My hubs won't watch anything with the Titanic b/c he says he knows how it ends :)
I would have been upset reading a series sold as a romance and then left with no HEA. Because I'm all about the journey but I need that happy ending otherwise I'm not going to invest my energy in the book. And people say, 'but real life isn't like that'. And I say, 'Exactly.'

Rita said...

I’ve been told that it doesn’t need to be a strict HEA the is, everything tied up nice and neat and they ride happily into the sunset. But, the distinct possibility for an HEA has to exist. The hero or heroine can’t die at the end. A romantic suspense/mystery/thriller has two separate stories that interact each affecting the other’s outcome.
An HEA is how I separate genre from literary fiction.
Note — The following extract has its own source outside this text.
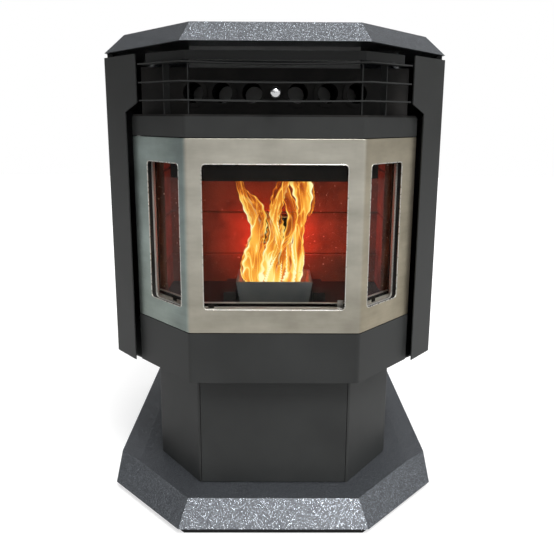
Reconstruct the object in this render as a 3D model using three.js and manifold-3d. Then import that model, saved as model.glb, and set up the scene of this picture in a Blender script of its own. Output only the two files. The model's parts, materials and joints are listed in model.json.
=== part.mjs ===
// Free-standing pellet stove with a three-facet bay front.
// Millimetres, +Z up, front towards -Y. The origin is on the floor, at the middle of the base.
import * as THREE from 'three';
import { mergeVertices } from 'three/addons/utils/BufferGeometryUtils.js';
import { ConvexGeometry } from 'three/addons/geometries/ConvexGeometry.js';
import Module from 'manifold-3d';

const wasm = await Module();
wasm.setup();

// ---- driving dimensions -------------------------------------------------------------------
const fitGap = 0.3; // between pieces that touch
const cabinetHalf = 305; // half the width over the side panels

// plinth and base
const baseDepth = 686;
const plinthHeight = 12;
const plinthInset = 9;
const plinthWidth = 30;
const baseHeight = 41;
const baseFrontHalf = cabinetHalf - 140.2;
const baseCornerSetback = 158;
const baseBevelRun = 32;
const baseTopFrontHalf = cabinetHalf - 155;
const baseShoulderSetback = 220;
const baseFlatHalf = cabinetHalf - 45;
const baseShoulderDrop = 6;
const baseWall = 3;

// pedestal and ash drawer
const pedestalHeight = 207.7;
const pedestalFrontHalf = cabinetHalf - 171.2;
const pedestalSetback = 85.6;
const pedestalHalf = cabinetHalf - 82.8;
const pedestalCornerSetback = 208.8;
const pedestalBackSetback = 560;
const sheet = 2;
const ashPanDepth = 300;
const ashPanHeight = 120;
const ashPanSideGap = 8;
const drawerGap = 1;

// bay front: skirt, door and surround lie on one folded outline
const skirtHeight = 88.4;
const baySetback = 52;
const bayHalf = cabinetHalf - 161;
const bayAngle = THREE.MathUtils.degToRad(49.4);
const bayFacetLength = 162;
const bendRadius = 9;
const doorHeight = 322.2;
const doorGap = 1.5;
const surroundHeight = 32.4;

// fire door
const faceThickness = 2;
const frameThickness = 16;
const doorDepth = 30; // from the face to the front edge of the firebox
const gasketThickness = 3;
const gasketWidth = 8;
const glassThickness = 4;
const windowHalf = bayHalf - 25.5;
const windowBottom = 40.4;
const windowHeight = 241.5;
const windowRadius = 6.5;
const sideWindowInner = 20;
const sideWindowLength = 97;
const frameReveal = 3;
const hingePinRadius = 4;
const hingePinLength = 16;
const hingeInset = 12; // of the pin from the door's outer edge
const hingeDepth = 9; // of the pin behind the face
const hingePlate = 4;
const hingeEar = 14;
const hingeLeafHeight = 20;
const hingeCollarRadius = 6.5;
const frameInset = 1;
const ropeInset = 12.5;
const ropeWidth = 11;
const ropeDrop = 6;
const latchDepth = 8;
const latchRadius = 4;
const latchLength = 26;
const latchArmWidth = 7;
const latchReach = 16;
const latchHook = 14;
const latchOpenAngle = THREE.MathUtils.degToRad(80);
const keeperNear = 2.5;
const keeperFar = 7.5;
const keeperReach = 24;
const keeperLength = 8;
const keeperWeb = 3;
const keeperDrop = 6;
const keeperHeight = 16;
const leverNear = 1;
const leverThickness = 3;
const latchEnd = 7;

// side panels, back and floor
const sideBendSetback = 226;
const flangeAngle = THREE.MathUtils.degToRad(51.5);
const flangeLengthTop = 115.5;
const flangeLengthLow = 72.7;
const flangeStepLow = 452.3;
const flangeStepHeight = 17;
const sidePanelHeight = 546.2;
const bodyBackSetback = 636;
const floorThickness = 3;
const ventRows = 7;
const ventLow = 300; // of the lowest slot above the floor
const ventPitch = 22;
const ventHeight = 8;
const ventHalf = 70;
const ventMiddle = 110;
const ashOpeningHalf = 100;
const ashOpeningFront = 120;
const ashOpeningBack = 300;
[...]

No HEA and its literary. Literary is a book that the character grumps about their life and does nothing to change. It ends the same way it started. Blek!

Clare London said...

Great post! Isn't it difficult, to balance the pleasurable anticipation of an HEA and the slightly scary titillation of a where's-this-going-to-go? I certainly need both at times.

I wrote a Halloween short once - it's re-releasing this Oct *g* - that was in essence horror. And one of my readers wrote angrily to me that it had shocked and horrified her, when she'd obviously been expecting romance. My fault for bad labelling, I think, but it made me think about how as an author I do like to write a different kind of story sometimes.